Выбрать главу

Когда моя мать умерла, мне уже исполнился двадцать один год. Всю свою жизнь я прожил с ней в лагере отца. Но я никогда но слышал ее племенного имени и не знаю его сейчас. При мне ее всегда называли Нарой. Так и я называю ее в этой книге. Знай я ее настоящее имя, я бы все равно не упомянул его.

Иначе ее дух мог бы возвратиться, чтобы выяснить, в чем дело!

ГЛАВА ДВЕНАДЦАТАЯ

Моя мать умерла в больнице, заточенная, словно правонарушительница, на пустынном острове Алькатраз в заливе Дарвин с кучкой других жалких отщепенцев, белых, желтых, коричневых, черных, чье непростительное преступление состояло в том, что они заразились иноземной болезнью. Проказа! «И сказал Господь Моисею и Аарону… Священник осмотрит его, и если увидит, что опухоль язвы… видом похожа на проказу… то священник должен объявить его нечистым. У прокаженного… должна быть разодрана одежда, и голова его должна быть не покрыта, и до уст он должен быть закрыт и кричать: Нечист! Нечист! Во все дни, доколе на нем язва, он должен быть нечист. Нечист он; он должен жить отдельно, вне стана жилище его».

Шесть тысяч лет спустя после того как господь бог наложил проклятие на израильтян, христианский миссионер взглянул на мою мать и сказал: «Нора, ты нечиста!»

И тут же ее выдворили из лагеря, чтобы она, раздираемая болью в разлагающемся заживо теле, до конца дней своих влачила существование одна, на чужбине, запертая на засушливом скалистом острове, где редкие деревья не спасают от безжалостного тропического солнца.

Больные называли свою тюрьму Сточным Островом. Там моя мать провела свои последние годы, быть может размышляя о странной судьбе женщины-язычницы, изгнанной христианским обществом за то, что в ней засел недуг, принесенный цивилизацией, которую она, женщина, только теперь лицезрела воочию.

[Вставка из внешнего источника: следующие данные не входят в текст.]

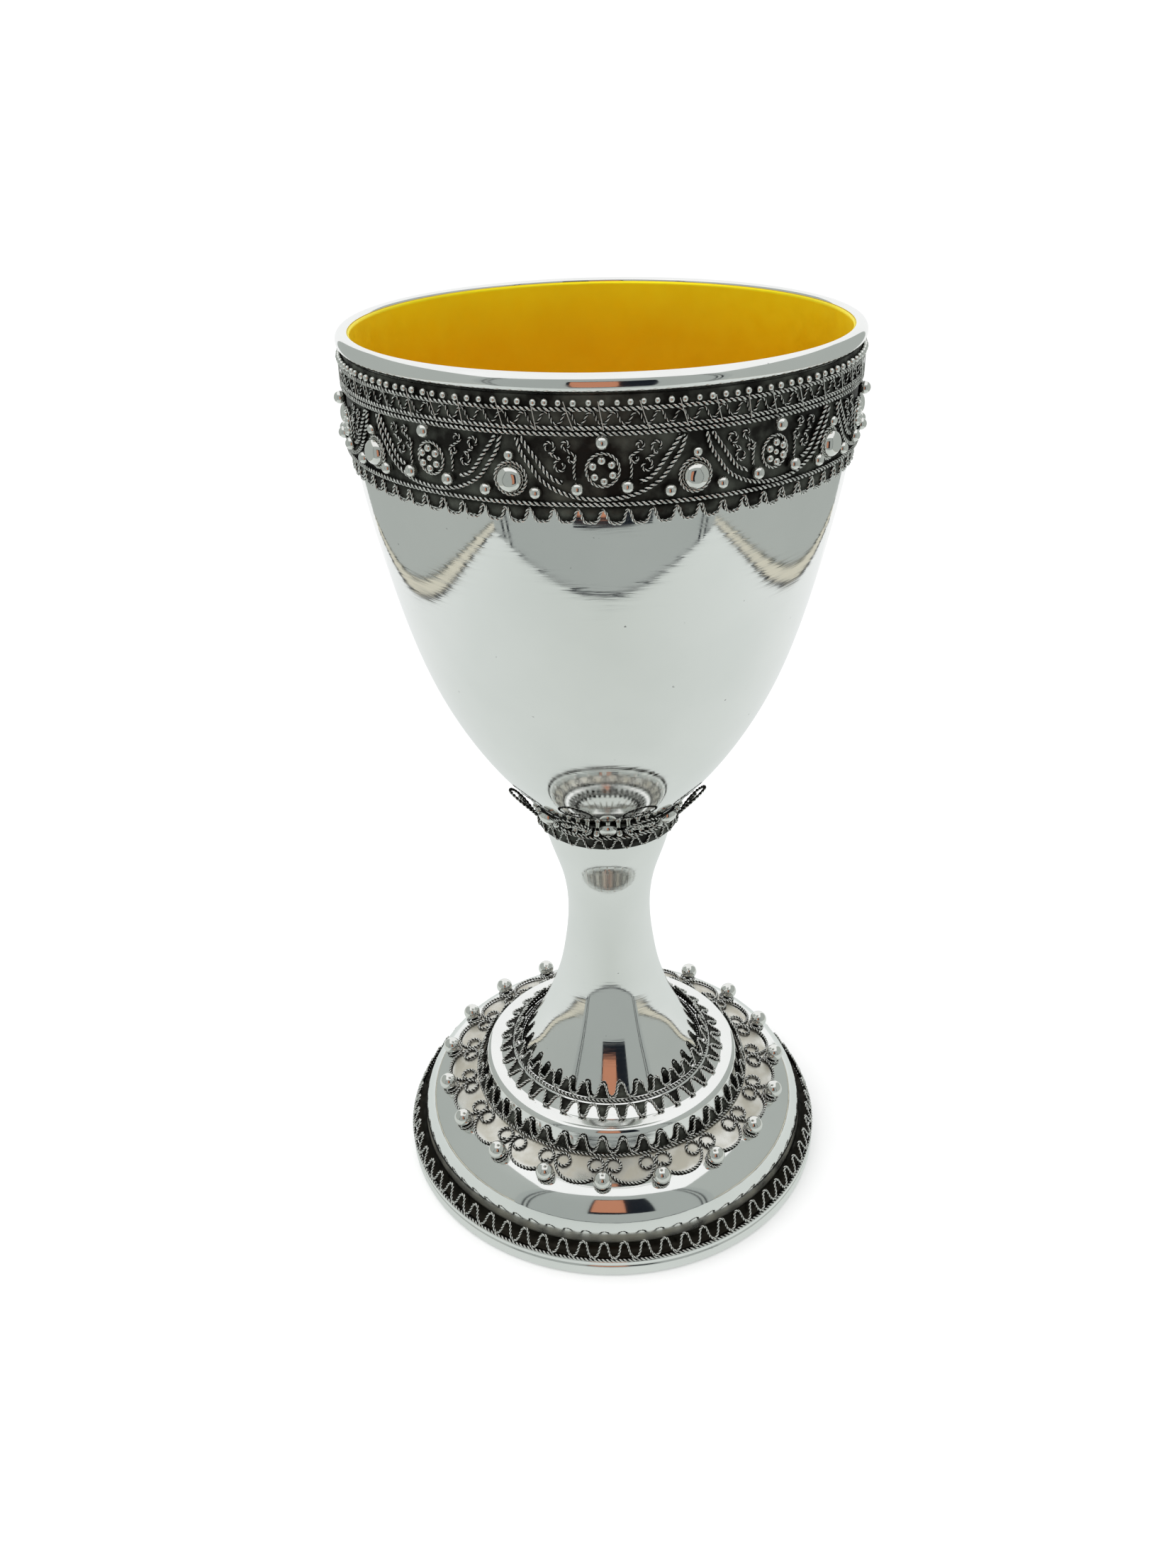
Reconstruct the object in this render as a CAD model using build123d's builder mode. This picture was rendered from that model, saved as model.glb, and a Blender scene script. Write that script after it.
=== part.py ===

Из своего заточения она видела город Дарвин, видела, но посетить его смогла бы лишь после исцеления, а оно так и не наступило.

Теперь только ее искривленные кости лежат там, над болотистыми берегами, покрытыми зарослями мангровых, над проливом, населенным крокодилами, которые в миле от прокаженных стерегут священный материк, где против дурных суеверий борются тем, что осуждают суеверных людей.

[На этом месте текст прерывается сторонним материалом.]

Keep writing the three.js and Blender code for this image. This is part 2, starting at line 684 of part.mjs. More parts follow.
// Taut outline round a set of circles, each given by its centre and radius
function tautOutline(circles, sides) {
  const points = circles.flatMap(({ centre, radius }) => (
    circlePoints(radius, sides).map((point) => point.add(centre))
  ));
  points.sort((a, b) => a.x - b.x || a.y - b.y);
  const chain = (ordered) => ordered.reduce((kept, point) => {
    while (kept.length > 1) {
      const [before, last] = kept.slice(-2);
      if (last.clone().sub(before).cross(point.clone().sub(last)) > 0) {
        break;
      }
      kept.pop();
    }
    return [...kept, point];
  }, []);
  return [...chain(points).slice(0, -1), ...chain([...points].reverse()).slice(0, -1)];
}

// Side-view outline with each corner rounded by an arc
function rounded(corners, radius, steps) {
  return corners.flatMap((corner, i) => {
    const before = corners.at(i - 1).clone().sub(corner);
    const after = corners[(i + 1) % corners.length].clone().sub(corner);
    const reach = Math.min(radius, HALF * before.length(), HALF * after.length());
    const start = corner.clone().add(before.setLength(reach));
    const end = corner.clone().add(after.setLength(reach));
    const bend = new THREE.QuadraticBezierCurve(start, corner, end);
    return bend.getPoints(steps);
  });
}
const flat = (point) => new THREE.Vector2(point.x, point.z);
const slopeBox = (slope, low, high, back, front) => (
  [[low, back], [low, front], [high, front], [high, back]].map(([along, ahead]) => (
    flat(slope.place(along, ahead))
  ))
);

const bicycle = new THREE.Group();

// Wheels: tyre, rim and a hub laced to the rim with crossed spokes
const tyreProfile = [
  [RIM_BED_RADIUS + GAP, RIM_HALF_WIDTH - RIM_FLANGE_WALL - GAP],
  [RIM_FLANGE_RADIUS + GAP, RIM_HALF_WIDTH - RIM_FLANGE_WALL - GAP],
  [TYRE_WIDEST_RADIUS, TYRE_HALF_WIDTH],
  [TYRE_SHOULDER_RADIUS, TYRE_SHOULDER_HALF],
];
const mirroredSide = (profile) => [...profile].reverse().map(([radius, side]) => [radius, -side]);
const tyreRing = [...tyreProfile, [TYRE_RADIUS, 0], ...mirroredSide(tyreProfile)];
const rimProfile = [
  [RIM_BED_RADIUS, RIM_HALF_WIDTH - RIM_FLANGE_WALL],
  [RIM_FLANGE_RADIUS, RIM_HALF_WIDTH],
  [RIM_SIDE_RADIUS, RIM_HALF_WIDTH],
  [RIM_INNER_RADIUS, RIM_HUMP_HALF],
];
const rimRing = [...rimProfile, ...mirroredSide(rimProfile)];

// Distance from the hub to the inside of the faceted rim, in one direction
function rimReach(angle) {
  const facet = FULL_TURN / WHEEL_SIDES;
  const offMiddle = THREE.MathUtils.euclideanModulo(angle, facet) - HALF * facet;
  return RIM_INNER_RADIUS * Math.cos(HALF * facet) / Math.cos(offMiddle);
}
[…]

Мою мать отвезли в Место ожидания смерти. Провожая ее, мы знали, что она не вернется. Очень немногие возвращались оттуда в те дни, когда еще не существовало сульфамидных препаратов. Там ее держали в душном железном бараке, с незнакомыми людьми, с которыми ее роднило одно: части их тела, сморщившись, отпадали.

Для успешного лечения проказы очень важна благоприятная обстановка, создающая у пациента более или менее хорошее настроение и желание выздороветь. Сточный Остров оказывал противоположное действие: «нечистые», которые туда попадали, надеялись лишь на быструю смерть. Многим даже в этом было отказано, и они в отчаянии продолжали влачить свое жалкое существование.

Моя мать была там в знойный летний день 1942 года, когда из-за грозовых туч вышли японские бомбардировщики и атаковали Дарвин. Она, словно с трибуны, могла наблюдать, какой ущерб наносили бомбы обществу, изгнавшему ее.

Несколько дней спустя метис Грегори Говард, тоже прокаженный, переправил семьдесят больных, в том числе мою мать, в уединенное место на материке, в тридцати милях от Дарвина, чтобы там переждать опасность японского нашествия.

Говард перевез их через узкий пролив на катере и на краю болот, заросших мангровыми, построил шалаши. Помогали ему одноногие, однорукие, одноглазые…

Хромой поддерживал слепого, слепой хромого. Больные брели, опираясь на палки, у одних не хватало ноги, у других руки были так изъедены болезнью, что их приходилось кормить с ложки. Кое-где, чтобы перебраться через грязь, им приходилось ползти на животе.

Вечером они, изможденные, падали и тут же засыпали вокруг костров, которыми старались разогнать мириады мошкары и москитов. Насекомые делали жизнь совершенно невыносимой даже для прокаженных, чувствительность которых притуплена нервным истощением.

Моя мать была одной из этих несчастных, впервые за много лет почувствовавших себя на свободе.

Провизию они несли с собой. Те, кто мог, охотились на гуан, ящериц, змей, разыскивали слизняков и личинки. Когда все припасы вышли, Грегори Говард один отправился на проклятый остров и привез продукты из оставленного там резерва.

Правительственный патруль — Гордон Суиней и Билл Гарней в сопровождении аборигена Крэба Билли неустанно разыскивали партию прокаженных, но болота, заросли мангровых, леса панданусов и десятифутовая трава цепко удерживали свою тайну.